Sous le titre Jacques Ellul et la conservation du monde, Jean-Philippe Qadri nous offre un impressionnant et utile essai dans lequel il introduit et met à disposition du lecteur les nombreuses déclarations et prises de position – trop souvent ignorées – de Jacques Ellul sur l’écologie. Avec méthode, il dévoile l’articulation profonde entre œuvre de conservation et responsabilité du chrétien : conserver le monde n’est pas purement défensif, mais conquête, au nom même de l’Évangile. Mine de citations et de références, cette contribution permet aussi de découvrir et comprendre comment Jacques Ellul s’est éveillé « au sentiment de la nature », en particulier au contact de Bernard Charbonneau. Et cela, dès leurs écrits communs de 1935 : Directives pour un manifeste personnaliste.

 

Enfin, revisitant à nouveau la pensée de Jacques Ellul dans les diverses crises que nous traversons, Elisabetta Ribet réaffirme la différence entre espoir et espérance, celle-ci s’enracinant dans la déréliction des situations de détresse.

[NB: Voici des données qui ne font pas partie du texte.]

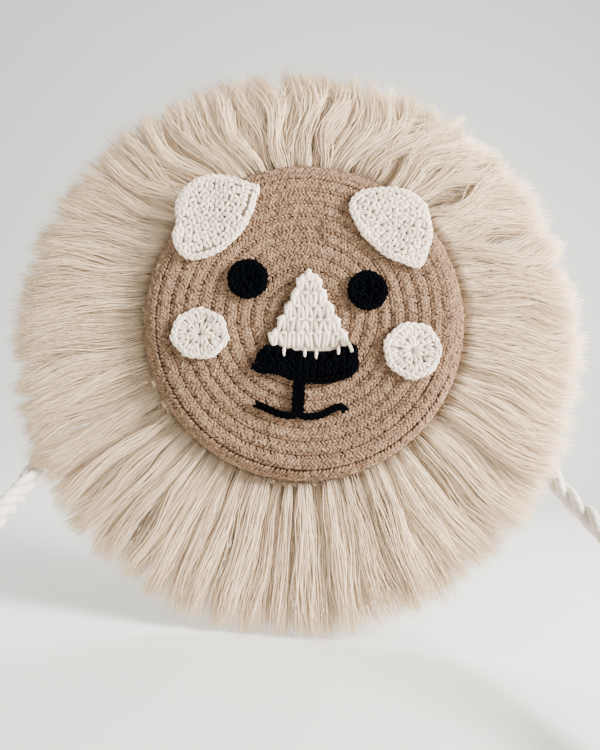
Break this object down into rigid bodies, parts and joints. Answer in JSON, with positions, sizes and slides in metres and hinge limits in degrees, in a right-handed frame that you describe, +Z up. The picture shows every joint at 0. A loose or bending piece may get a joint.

Comme un envoi, comme l’ouverture d’un chantier de réflexion et d’engagement, l’auteure pose la question vitale : quelle espérance, face à la crise des temps post-modernes ?

 

Le lecteur trouvera en fin de ce numéro deux articles de varia (une relecture de l’œuvre du poète Jean-Paul de Dadelsen par Evelyne Frank et un aperçu de l’éducation que l’on donnait aux filles dans la haute société protestante du Midi il y a un siècle et demi, par Jean de Saint Blanquat) ainsi que plusieurs recensions d’ouvrages. Nous espérons que ces approches diverses contribueront à la réflexion des lecteurs et de tous ceux qui, au sein des Églises et ailleurs, ont à cœur d’articuler écologie et théologie.